Early signals, growing momentum
But signs of change are beginning to show. Early wins like Ultrahuman, combined with increasing visibility into revenue-generating deep-tech ventures, are creating cautious optimism. Investors who were previously hesitant are now watching closely. As validation builds and more companies cross the early binary-risk chasm, sentiment is gradually shifting. Deep tech is beginning to feel commercially real.
As the Indian economy matures, most of the large execution-first categories will be occupied by new-age tech leaders. At the same time, as more deep-tech start-ups demonstrate scale of revenue, venture capital will meaningfully shift to deep tech. In our view, this should happen in the next two to three years.
For investors in India, this is the phase where patience may begin to meet proof. The Indian deep tech ecosystem is still early, but the first visible outcomes are helping investors understand what can happen when science, manufacturing and market demand begin to line up.
Two events may accelerate this: the use of AI helping with faster elimination of wrong choices in product development, and the emergence of a few select spaces where there is ecosystem-like behaviour, such as space technology. Both of these could significantly reduce the most distasteful part of deep-tech investing, which is the long wait time.
At that point, the emergence of 10–20 deep-tech start-ups with $100 million-plus revenue run-rates and $1 billion-plus valuations will offer the venture capital industry the proof it needs. VCs will start to believe that taking S-curve risks is worth it because even a single successful outcome has the potential to return the entire fund.
This is where deep tech venture capital in India could begin to change meaningfully. The case will no longer rest only on national importance, scientific ambition or frontier innovation. It will rest on revenue growth, customer adoption and the ability of venture-backed companies to build enduring businesses.

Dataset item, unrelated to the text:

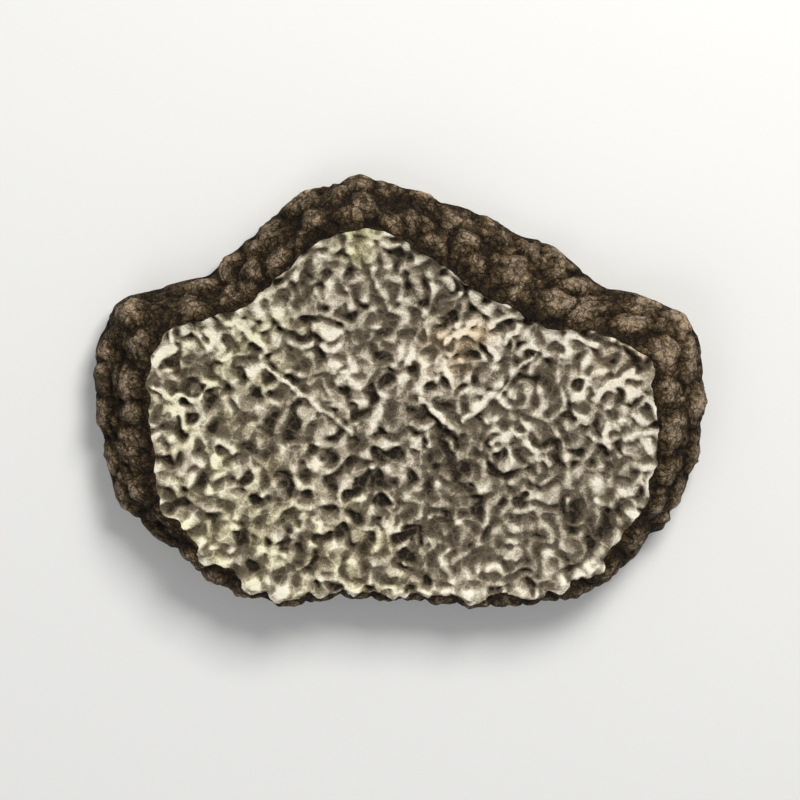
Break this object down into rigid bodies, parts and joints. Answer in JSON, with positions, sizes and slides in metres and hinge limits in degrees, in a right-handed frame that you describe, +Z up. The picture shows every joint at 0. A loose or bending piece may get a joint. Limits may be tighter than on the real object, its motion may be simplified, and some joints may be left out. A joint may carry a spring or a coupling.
{
  "type": "dried black truffle slice",
  "caption": "Dried slice of a black truffle: an oval, slightly cupped slab with marbled, pitted cut faces and a dark warty rind round its edge, lying on a small flat spot.",
  "frame": {"origin": "middle of the slice's bounding box, on the surface that it lies on", "axes": "+X along the slice's longest extent, +Y across it towards its pointed side, +Z up through its thickness, its shortest extent"},
  "size_m": [0.0422, 0.0302, 0.0058],
  "materials": {
    "truffle": "dry and matt, marbled pale and dark on the cut faces, dark brown and warty on the rind"
  },
  "bodies": {
    "root": {"truffle_slice": "truffle"}
  },
  "joints": []
}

Having said that, deep-tech investors like us worry about one thing in particular as we watch this transition intently. Deep tech founders are typically very strong at building core technology. They are skilled at working within resource and engineering constraints, but often operate in a vacuum, isolated from customers and market signals during the early years.
As a result, there are two major risks: first, the product might get leapfrogged by competitors before it launches; and second, the founding team may not be equipped to take the product to market. This makes it important to start factoring in transition risk, specifically bringing in new leaders to complement the founders when the company is ready to scale commercially.
Getting this handoff right will be key to building enduring deep-tech companies, from surviving the S-curve to sustaining momentum on the other side. The next phase of deep tech innovation in India will not be defined only by technical breakthroughs. It will also depend on commercial readiness, leadership depth and the ability to turn validated technology into scalable revenue.
Deep tech’s dawn is here, and we are excited to witness its day in the sun.”
For us, the opportunity in deep tech is becoming more tangible with each passing day, but the next phase will require more than great science. Founders will need to build commercial muscle, bring in complementary leadership and stay close to customer signals as their companies scale.
As more venture-backed deep-tech companies cross the early risk chasm, India could see a meaningful shift in how capital, talent and ambition flow into the sector. The first harvest is here, but the real test will be building companies that can sustain growth on the other side.